SRI portfolios carry slightly higher expense ratios averaging 0.12% to 0.20% versus 0.07% to 0.17% for traditional portfolios. A $100,000 SRI portfolio costs an extra $50 to $130 annually in fund expenses on top of Betterment’s advisory fee. Clients pay this premium for values alignment rather than superior returns, as academic research shows ESG and traditional portfolios produce similar long-term returns.

Climate Impact portfolios allocate 20% to green bonds and clean energy stocks, significantly overweighting these sectors versus market capitalization. This concentration risk means climate portfolio returns diverge from broad market returns during periods when energy sectors outperform. The 2022 energy crisis saw traditional energy stocks gain 65% while clean energy fell 28%, creating a 93% performance gap that cost Climate Impact investors substantial returns.

Betterment does not charge additional advisory fees for SRI portfolios beyond the standard 0.25% or 0.65% rates. This differs from some traditional advisors who add 0.10% to 0.25% surcharges for ESG portfolio management, claiming additional research costs.

Mistakes to Avoid When Evaluating Betterment Fees

Ignoring underlying ETF expense ratios creates incomplete cost analysis. The total annual cost combines Betterment’s 0.25% advisory fee plus 0.07% to 0.17% in ETF expenses, totaling 0.32% to 0.42%. Comparing only the advisory fee to other robo-advisors without checking their ETF costs produces false savings calculations.

Overlooking tax-loss harvesting value leads to overestimating net fees. A $150,000 taxable account generating 0.77% annually in tax benefits receives $1,155 in value while paying $375 in Digital fees, creating net cost of negative $780. Clients who calculate fees without tax benefits see a cost where profit exists.

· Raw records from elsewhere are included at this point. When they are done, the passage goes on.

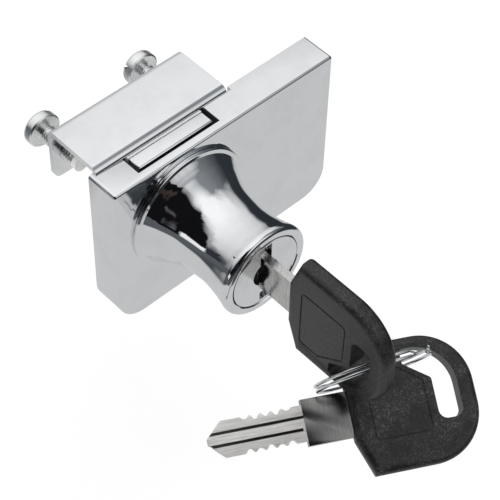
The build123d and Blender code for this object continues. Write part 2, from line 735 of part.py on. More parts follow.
def make_key_heads():
    """Moulded bow of each key, with the slot for the ring and a panel marked out by a groove."""
    half = HEAD_WIDTH / 2
    outline = (
        (HEAD_LENGTH, half),
        (HEAD_SHOULDER, half),
        (0, HEAD_NECK / 2),
        (0, -HEAD_NECK / 2),
        (HEAD_SHOULDER, -half),
        (HEAD_LENGTH, -half),
    )
    slot_right = HEAD_LENGTH - HEAD_RIM
    arc_x = slot_right - HEAD_SLOT_ARC_R
    arc_z = HEAD_SLOT_TOP - HEAD_SLOT_ARC_R
    slot_outline = (
        (arc_x, HEAD_SLOT_TOP),
        (HEAD_SLOT_LEFT, HEAD_SLOT_TOP),
        (HEAD_SLOT_LEFT, HEAD_SLOT_CHAMFER_FROM),
        (HEAD_SLOT_INNER, HEAD_SLOT_CHAMFER_TO),
        (HEAD_SLOT_INNER, HEAD_SLOT_BOTTOM),
        (slot_right, HEAD_SLOT_BOTTOM),
        (slot_right, arc_z),
    )
    for name, frame in key_frames():
        underside = frame.offset(-HEAD_THICKNESS / 2)
        with BuildPart() as head:
            with BuildSketch(underside) as bow:
                with BuildLine():
                    Polyline(*outline, close=True)
                make_face()
                corners = bow.vertices().sort_by(Axis.X)
                fillet(corners[-2:], HEAD_CORNER_R)
                fillet(corners[2:4], HEAD_SHOULDER_R)
            extrude(amount=HEAD_THICKNESS)
            faces = head.faces().filter_by(Axis(frame.origin, frame.z_dir))
            fillet(faces.edges(), HEAD_EDGE_R)
            with BuildSketch(underside) as slot:
                with BuildLine():
                    Polyline(*slot_outline)
                    CenterArc((arc_x, arc_z), HEAD_SLOT_ARC_R, 0, 90)
                make_face()
                columns = slot.vertices().group_by(Axis.X)
                fillet([*columns[0], columns[2].sort_by(Axis.Y)[-1]], HEAD_SLOT_CORNER_R)
                fillet(slot.vertices().group_by(Axis.Y)[0], HEAD_SLOT_END_R)
            extrude(amount=HEAD_THICKNESS, mode=Mode.SUBTRACT)
            for side in (-1, 1):
                with BuildSketch(frame.offset(side * HEAD_THICKNESS / 2)) as panel:
                    with BuildLine():
                        Polyline(*PANEL_OUTLINE, close=True)
                    make_face()
                    fillet(panel.vertices(), PANEL_CORNER_R)
                    offset(amount=-PANEL_GROOVE, mode=Mode.SUBTRACT)
                extrude(amount=-side * PANEL_GROOVE_DEPTH, mode=Mode.SUBTRACT)
            with BuildSketch(frame.offset(-BLADE_THICKNESS / 2)):
                with Locations((TANG_LENGTH / 2, 0)):
                    Rectangle(TANG_LENGTH, TANG_WIDTH)
            extrude(amount=BLADE_THICKNESS, mode=Mode.SUBTRACT)
        save(head, f"{name}_head")


def make_key_ring():
    """Split ring of one unbroken wire: two flat turns joined by a short jog."""
    wire_at = RING_OUTER_R - RING_WIRE_R
    half_step = RING_WIRE_R + RING_TURN_GAP / 2
    jog_end = radians(RING_JOG / 2)
    far_x = wire_at * cos(jog_end)
    far_y = wire_at * sin(jog_end)
    centre = Vector(*RING_FROM_NECK) + Vector(0, HEAD_Y, KNOB_Z)
    ring_plane = Plane(origin=centre, x_dir=RING_JOG_TOWARDS, z_dir=RING_NORMAL)
    with BuildPart() as ring:
        with BuildLine(ring_plane) as wire:
            first = ThreePointArc(
                (far_x, far_y, half_step),
                (-wire_at, 0, half_step),
                (far_x, -far_y, half_step),
            )
            jog = Spline(
                first @ 1,
                (far_x, far_y, -half_step),
                tangents=[(far_y, far_x, 0), (-far_y, far_x, 0)],
            )
            ThreePointArc(
                jog @ 1,
                (-wire_at, 0, -half_step),
                (far_x, -far_y, -half_step),
            )
        with BuildSketch(Plane(origin=wire.wires()[0] @ 0, z_dir=wire.wires()[0] % 0)):
            Circle(RING_WIRE_R)
        sweep(path=wire.wires()[0])
    save(ring, "key_ring")
    print("key ring gap between turns", round(2 * half_step - 2 * RING_WIRE_R, 3))


def make_clamp_screws():
    """Two slotted screws through the clamp's rear leg, each with a pip that carries a soft tip."""
    for name, side in (("left", -1), ("right", 1)):
        spot = (side * CLAMP_SCREW_X, CLAMP_SCREW_Z)
        pad_back = TIP_PAD_Y + TIP_PAD_LENGTH
        head_front = pad_back + CLAMP_SHANK
        head_back = head_front + CLAMP_HEAD_HEIGHT
        with BuildPart() as screw:
            with BuildSketch(facing(head_front)):
                with Locations(spot):
                    Circle(CLAMP_THREAD_R)
            extrude(amount=CLAMP_SHANK)
            with BuildSketch(facing(pad_back)):
                with Locations(spot):
                    Circle(CLAMP_PIP_R)
            extrude(amount=CLAMP_PIP)
            with BuildSketch(facing(head_back)):
                with Locations(spot):
                    Circle(CLAMP_HEAD_R)
            extrude(amount=CLAMP_HEAD_HEIGHT)
            fillet(screw.edges().group_by(Axis.Y)[-1], CLAMP_HEAD_EDGE_R)
            with BuildSketch(facing(head_back)):
                with Locations(spot):
                    Rectangle(SCREW_SLOT_WIDTH, 2 * CLAMP_HEAD_R)
            extrude(amount=SCREW_SLOT_DEPTH, mode=Mode.SUBTRACT)
        save(screw, f"clamp_screw_{name}")
        with BuildPart() as tip:
            with BuildSketch(facing(pad_back)):
                with Locations(spot):
                    Circle(TIP_PAD_R)
            extrude(amount=TIP_PAD_LENGTH)
            with BuildSketch(facing(pad_back)):
                with Locations(spot):
                    Circle(CLAMP_PIP_R + SEAT_GAP)
            extrude(amount=CLAMP_PIP + SEAT_GAP, mode=Mode.SUBTRACT)
        save(tip, f"tip_pad_{name}")


def sunk_screws(name, spots, back_y, shank_r, head_r, length):
    """Flat countersunk screws with slotted heads at back_y, driven forwards, in one node."""
    cone = head_r - shank_r
    with BuildPart() as screws:
        with BuildSketch(facing(back_y)):
            with Locations(*spots):
                Circle(shank_r)
        extrude(amount=length)
        for x, z in spots:
            with BuildSketch(Plane(origin=(x, back_y, z), x_dir=(0, -1, 0), z_dir=(1, 0, 0))):
                with BuildLine():
                    Polyline((0, 0), (0, head_r), (cone, shank_r), (cone, 0), close=True)
                make_face()
            revolve(axis=axis_along_y(x, z))
        with BuildSketch(facing(back_y)):
            with Locations(*spots):
                Rectangle(SMALL_SLOT_WIDTH, 2 * head_r)
        extrude(amount=SMALL_SLOT_DEPTH, mode=Mode.SUBTRACT)
    save(screws, name)


def make_sunk_screws():
    """Screws through the back plate and through the case wall into the knob."""
    sunk_screws(
        "back_screws",
        back_screw_spots(),
        BACK_Y,
        BACK_SCREW_R,
        BACK_SCREW_HEAD_R,
        BACK_SCREW_LENGTH,
    )
    sunk_screws(
        "knob_screws",
        knob_screw_spots(),
        WALL_BACK_Y,
        KNOB_SCREW_R,
        KNOB_SCREW_HEAD_R,
        KNOB_SCREW_LENGTH,
    )


make_case()
make_clamp_bracket()
make_pads()
make_bolt()
make_bolt_guide()
make_knob()
make_cylinder_body()
make_plug()
make_drive_cam()
make_cam_screw()
make_wafers()
make_wafer_springs()
make_key_blades()
make_key_heads()
make_key_ring()
make_clamp_screws()
make_sunk_screws()
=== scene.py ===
from math import cos, pi, radians, sin

import bmesh
import bpy
from mathutils import Matrix, Vector
from mathutils.bvhtree import BVHTree


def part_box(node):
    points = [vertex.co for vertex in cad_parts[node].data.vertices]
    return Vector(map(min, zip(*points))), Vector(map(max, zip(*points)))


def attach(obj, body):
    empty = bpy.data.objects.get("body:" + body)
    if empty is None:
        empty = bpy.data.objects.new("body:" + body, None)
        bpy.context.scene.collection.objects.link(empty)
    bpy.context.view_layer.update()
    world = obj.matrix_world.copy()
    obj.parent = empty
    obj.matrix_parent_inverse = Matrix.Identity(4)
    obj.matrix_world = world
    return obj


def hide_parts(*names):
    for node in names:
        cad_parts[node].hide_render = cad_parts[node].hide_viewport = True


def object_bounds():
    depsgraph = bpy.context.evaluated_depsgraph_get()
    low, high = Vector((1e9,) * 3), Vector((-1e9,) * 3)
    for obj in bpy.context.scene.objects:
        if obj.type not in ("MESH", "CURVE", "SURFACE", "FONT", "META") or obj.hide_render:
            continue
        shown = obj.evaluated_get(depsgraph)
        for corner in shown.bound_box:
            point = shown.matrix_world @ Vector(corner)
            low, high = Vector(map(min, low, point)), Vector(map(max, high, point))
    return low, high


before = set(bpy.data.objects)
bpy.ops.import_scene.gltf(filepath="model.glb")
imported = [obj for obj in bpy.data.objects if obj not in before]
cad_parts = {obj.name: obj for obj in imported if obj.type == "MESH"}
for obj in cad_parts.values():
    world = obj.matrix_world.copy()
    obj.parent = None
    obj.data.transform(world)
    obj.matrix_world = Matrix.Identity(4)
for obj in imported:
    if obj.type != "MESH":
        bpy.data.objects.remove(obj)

bl_info = {
    "name": "Clamp-on cabinet lock",
    "version": (1, 0, 0),
    "blender": (4, 5, 0),
    "location": "View3D > Sidebar > Lock",
    "description": "Finished pieces of a clamp-on lock for a double glass cabinet door",
    "category": "Object",
}

CAD_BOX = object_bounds()
MM = 0.001
UP = Vector((0, 0, 1))
ALONG_Y = Vector((0, 1, 0))

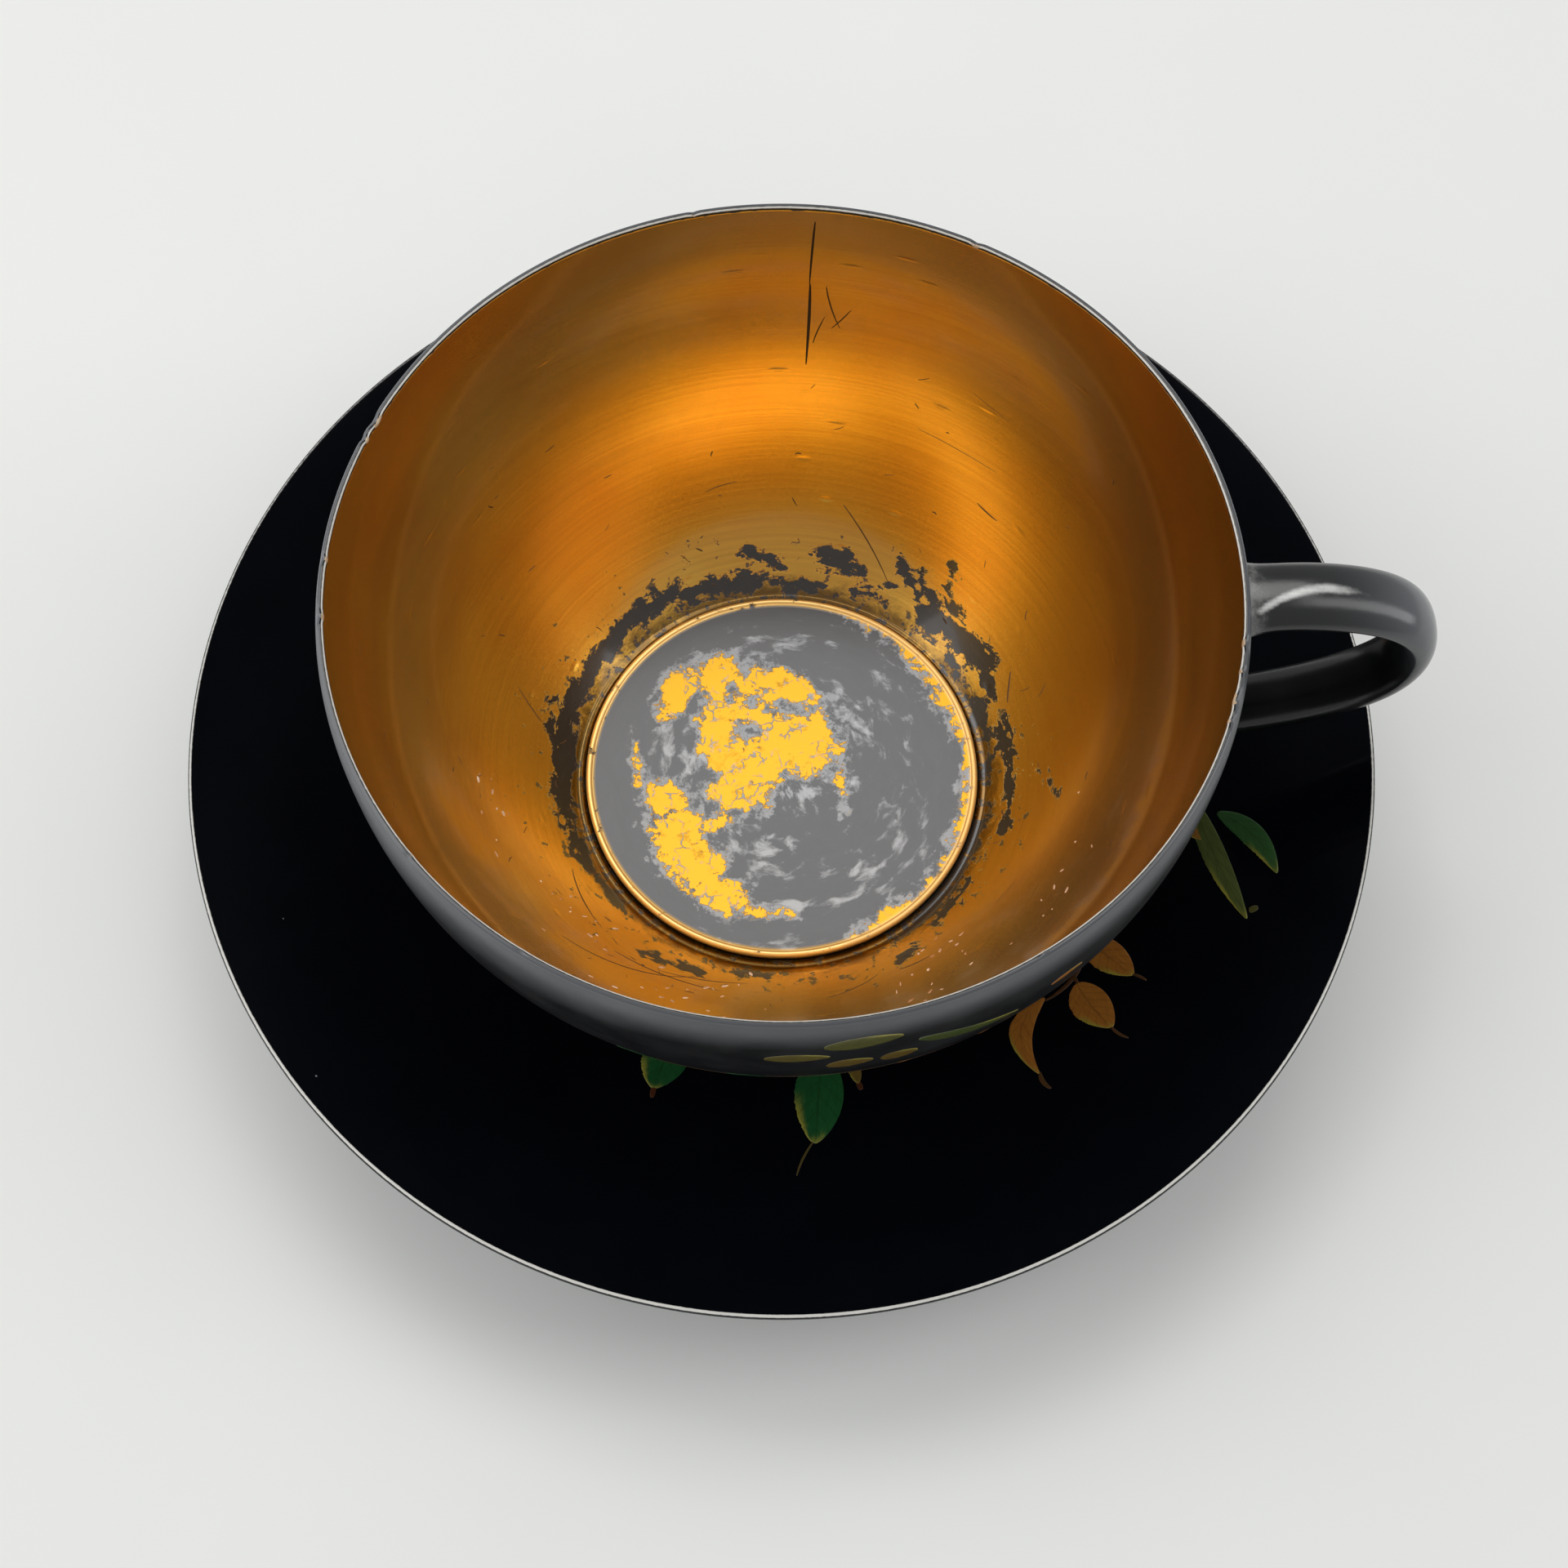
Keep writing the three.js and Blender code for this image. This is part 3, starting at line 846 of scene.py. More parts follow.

Choosing Premium for account minimums wastes money on unused services. A client with $102,000 who selects Premium for access to the platform pays $663 annually versus $255 for Digital, spending $408 extra without using CFP advice. Betterment’s $100,000 Premium minimum exists to ensure fee revenue justifies unlimited advisor access, not to provide account access benefits.

Failing to consolidate accounts prevents Tax-Coordinated Portfolio activation. Someone with $8,000 in a taxable account, $7,000 in a Roth IRA, and $6,000 in a Traditional IRA holds $21,000 total but misses the $10,000 minimum in each account type needed for location optimization. Consolidating old 401(k)s into the Betterment IRA crosses the threshold and unlocks 0.48% in annual tax benefits.

Comparing fees to commission-free trading platforms ignores behavioral costs. Robinhood and Webull charge zero commissions but provide no automated rebalancing, tax-loss harvesting, or behavioral guardrails. The Morningstar behavior gap of 1.7% annually costs $2,550 on a $150,000 portfolio, far exceeding Betterment’s $375 Digital fee if the automation prevents even one panic sale.

Misunderstanding Premium’s unlimited advice as unlimited financial planning creates wrong expectations. CFP consultations focus on specific questions about Betterment account management, retirement planning, and tax strategy. Premium advisors do not provide comprehensive estate planning legal documents, tax preparation services, or insurance product recommendations, services that independent CFPs charge $2,000 to $5,000 to deliver.

Activating features requiring minimum balances before meeting thresholds wastes potential. Tax-Loss Harvesting needs $50,000 in a taxable account to function. A client with $40,000 should either add $10,000 to activate the feature or accept they are paying for a service they cannot use, effectively raising their real fee percentage.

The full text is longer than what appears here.